Pois, para o entendimento nada mais se exige senão liberdade. Por isso se o
homem não é livre, não pode ser autônomo e independente. Segundo Kant, o homem
é um ser moral, daí que deve ser responsável e, portanto, livre. Pois à medida
que ele assume seu compromisso e responsabilidade, é de fato livre. E,
portanto, moral. Desta forma, o que ele faz, já não é conforme o dever, pois se
assim fosse estaria sendo condicionado, dependente dos outros, mas o faz por
(puro) dever, por ser livre, independente, autônomo e incondicionado.
Ora,
somente através do esclarecimento, o homem pode tornar-se mais humano e,
portanto, emancipado, mais livre, uma vez que neste mundo tudo deve estar a
serviço do ser humano por isso, o ser humano nunca deve ser utilizado como um
meio, mas deve ser sempre o seu próprio fim. Através da razão o ser humano tem
a capacidade de pensar, a razão lhes dá unidade conceitual, permite pensar.
Kant
argumenta que o povo tem oportunidade de expandir a liberdade de espírito e,
pouco a pouco, se torna cada vez mais capaz de agir de acordo com a liberdade.
Deste modo, os homens devem ser vistos como pessoas, como sujeitos, e não como
coisas. O homem deve ser respeitado por sua dignidade, isto é, por sua própria
humanidade. Hoje mais do que nunca é necessário reintroduzir o esclarecimento
em nossa sociedade, em nosso cotidiano, pois vivemos numa época em que poucos
são livres, independentes e emancipados do monopólio do poder capitalista.
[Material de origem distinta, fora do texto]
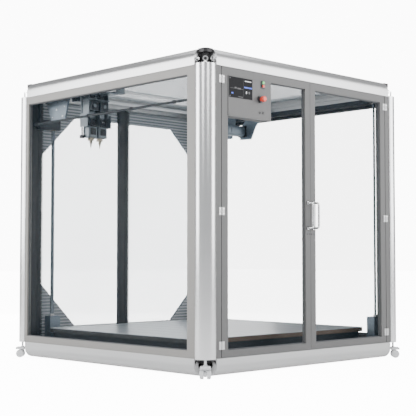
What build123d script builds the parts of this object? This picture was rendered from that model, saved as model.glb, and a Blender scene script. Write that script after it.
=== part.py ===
"""Enclosed large-format 3-D printer: extruded frame, glazed doors and walls, fixed bed, moving gantry.

Millimetres. +X is to the right seen from the doors, -Y is the door side, +Z is up.
The origin is under the middle of the machine's bounding box, on the floor.
"""
from build123d import *
import os

# overall size
half_width = 842.5          # middle to the outer plane of a side wall
half_depth = 849.0          # middle to the outer plane of the front
foot_gap = 7.0              # floor to the underside of the frame
total_height = 1725.0
shift_y = 11.65              # moves the model so that the origin is under the middle of its box

# extruded frame
beam_size = 93.0            # height
beam_depth = 85.0
beam_round = 60.0           # radius of the beam's outer edge
beam_end = 85.0             # corner plane to the beam's end
beam_bore = 17.5
slot_width = 9.0
slot_depth = 12.0
post_edge = 79.0            # corner plane to the post's edge
post_arc_centre = 51.0
post_arc_radius = 57.7
post_low = 98.0
post_high = 1637.0
stud_inset = 25.0           # corner planes to the axis of the lifting eye and the castor stem
wall_low = foot_gap + beam_size
wall_high = total_height - beam_size

# corner connectors and lifting eyes
connector_inset = 44.0
flange_inset = 30.0
flange_low = 1700.0
flange_high = 1722.0
connector_chamfer = 14.0
connector_low = 72.0        # clear of the castor's hood as it swivels
eye_outer = 15.0
eye_hole = 8.0
eye_thickness = 5.0
eye_height = 1660.0

# castors
stem_radius = 6.5
stem_bore = 6.55
stem_top = 118.0
castor_trail = 12.0
wheel_radius = 25.0
wheel_inner = 8.5
wheel_outer = 28.0
axle_radius = 3.0
axle_bore = 3.06

# doors
door_recess = 3.0
door_depth = 28.0
door_low = 101.0
door_high = 1631.0
hinge_x = 720.5
hinge_y = -half_depth - 1.0
door_edge = 719.0
door_gap = 1.0              # half of the gap between the two doors
glass_low = 139.0
glass_high = 1587.0
glass_side = 673.0
meeting_stile = 44.0
glass_thickness = 5.0
jamb_inner = 723.5
hinge_heights = (166.0, 865.0, 1562.0)
hinge_height = 42.0
hinge_leaf = 19.5
leaf_thickness = 2.5
knuckle_radius = 3.5
pin_radius = 1.7
pin_bore = 1.75
knuckle_gap = 0.3
handle_x = 24.0
handle_low = 785.0
handle_high = 940.0
handle_radius = 6.0
handle_standoff = 42.0

# control panel on the left door
panel_low = 1373.0
panel_high = glass_high
panel_right = -337.0
panel_back = -776.0
screen_left = -668.0
screen_right = -489.0
screen_low = 1474.0
screen_high = 1583.0
screen_pocket = 6.0
button_x = -404.5
green_z = 1577.0
red_z = 1559.0
button_radius = 8.0
button_bore = 8.4
button_travel_room = 12.0
estop_x = -426.0
estop_z = 1484.0
estop_head_radius = 15.5
estop_neck_radius = 10.0
estop_bore = 10.4
estop_collar_radius = 20.0
estop_proud = 38.0
port_spots = ((-428.0, 1410.5), (-403.0, 1412.0))

# walls
wall_recess = 3.0
wall_depth = 27.5
side_near_strip = 28.0
side_near_stile = 33.0
side_far_stile = 23.0
rear_panel_front = 812.0
rear_panel_thickness = 10.0
octagon_half_width = 700.0
octagon_half_flat = 424.0
octagon_low = 181.0
octagon_high = 1549.0
octagon_side_low = 466.0
octagon_side_high = 1275.0
roof_low = 1700.0
roof_thickness = 6.0

# bed
bed_half_width = 727.0
bed_half_depth = 657.0
bed_top = 187.0
sheet_thickness = 3.0
board_thickness = 24.0
support_half_width = 690.0   # middle to the middle of the outer support bars
support_half_depth = 620.0
support_width = 40.0
tray_thickness = 4.0

# upright rods, their foot boxes, cable columns and the mains inlet
front_rod = (738.0, -750.0)
rear_rod = (640.0, 762.0)
front_rod_radius = 7.0
rear_rod_radius = 11.0
rod_clearance = 0.5
foot_high = 255.0
front_foot_x = (702.0, 762.0)
front_foot_y = (-768.0, -710.0)
rear_foot_x = (602.0, 678.0)
rear_foot_y = (725.0, 784.0)
column_spans = ((-762.0, -704.0), (-72.0, 14.0))
column_front = 790.0
column_thickness = 18.0
column_tooth = 12.0
column_pitch = 36.0
inlet_x = (-640.0, -540.0)
inlet_z = (112.0, 172.0)
inlet_back = 838.0
socket_x = (-618.0, -562.0)
socket_z = (124.0, 160.0)
socket_depth = 10.0

# gantry: a rail along each side, held by carriers that run on the rods
rail_inner = 744.0
rail_outer = 784.0
rail_low = 1600.0
rail_high = 1630.0
rail_front = -735.0
rail_back = 745.0
carrier_low = 1440.0
carrier_high = 1500.0
front_carrier_x = (712.0, 762.0)
front_carrier_y = (-768.0, -728.0)
rear_carrier_x = (602.0, 762.0)
rear_carrier_y = (735.0, 784.0)
hanger_x = (748.0, 760.0)
rear_hanger_back = 760.0
tie_y = (-741.0, -729.0)
tie_low = 1608.0
shaft_x = -790.0
shaft_z = 1464.0
shaft_radius = 7.0
shaft_bore = 7.06
shaft_front = -746.0
shaft_back = 754.0
ear_half = 12.0             # half height and half width of the two bearings that hold the shaft
ear_thickness = 12.0
ear_fronts = (-742.0, 738.0)
pulley_radius = 12.0
pulley_length = 22.0
pulley_fronts = (-724.0, 712.0)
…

Para Kant é imprescindível a razão para
adquirir conhecimento. A filosofia é para ele, atividade crítica, exame,
questionamento da razão humana. Determinar os limites e as possibilidades do conhecimento
é a tarefa da filosofia crítica. Para Kant, o esclarecimento é o processo de
independência intelectual, é a ousadia de romper as barreiras da ignorância e
pensar por si mesmo. Por conseguinte, o esclarecimento requer o rompimento da
tutela, a capacidade de fazer uso próprio da razão, isto é, sem ser direcionado
por outro. Por isso, Kant define o esclarecimento como a coragem de fazer uso
de seu próprio entendimento, a coragem de decidir, de servir-se de si próprio
sem a condução de tutores. Romper as barreiras da preguiça, da covardia e
chegar a fazer uso do teu próprio entendimento.
Esclarecimento implica em
emancipar-se, autodeterminação decidir e agir sem a direção de outrem. Ser
esclarecido é saber 'cair e levantar-se' sem se deixar intimidar, sem se deixar
atemorizar afim de outras tentativas. Esclarecimento é tentar conseguir pela
transformação do próprio espírito, ergue-se da dependência, da menoridade e
empreender então uma caminhada por si mesmo. Esclarecimento é produzir a
verdadeira reforma no modo de pensar; no entanto, esse esclarecimento exige
autonomia e liberdade para fazer o uso público de sua razão em todos os
assuntos.
Como
assinala Cotrim; Fernandes (2010, p.245), umas das questões mais importantes do
pensamento de Kant é o problema do
conhecimento, a questão do saber. Na Crítica
da razão pura, ele distingue duas formas básicas do ato de conhecer:
1)
Conhecimento
empírico
(a posteriori) – aquele que se refere
aos dados fornecidos pelos sentidos, isto é, que é posterior à experiência. Por
exemplo, para fazer afirmação “Este
livro tem a capa verde”, foi necessário ter primeiro a experiência de ver o
livro e assim conhecer a sua cor; portanto, trata-se de um conhecimento
posterior à experiência;
2)
Conhecimento
puro (a priori) – aquele que não depende de
quaisquer dados dos sentidos, ou seja, que é anterior à experiência, nascendo puramente de uma operação racional. Exemplo: a afirmação
(juízo) “Duas linhas paralelas
jamais se encontram no espaço” não se refere a esta ou àquela linha paralela,
mas a todas. Constitui, assim, um conhecimento universal. Além disso, é uma afirmação que, para ser válida, não
depende de nenhuma condição específica. Trata-se, portanto, de um conhecimento necessário.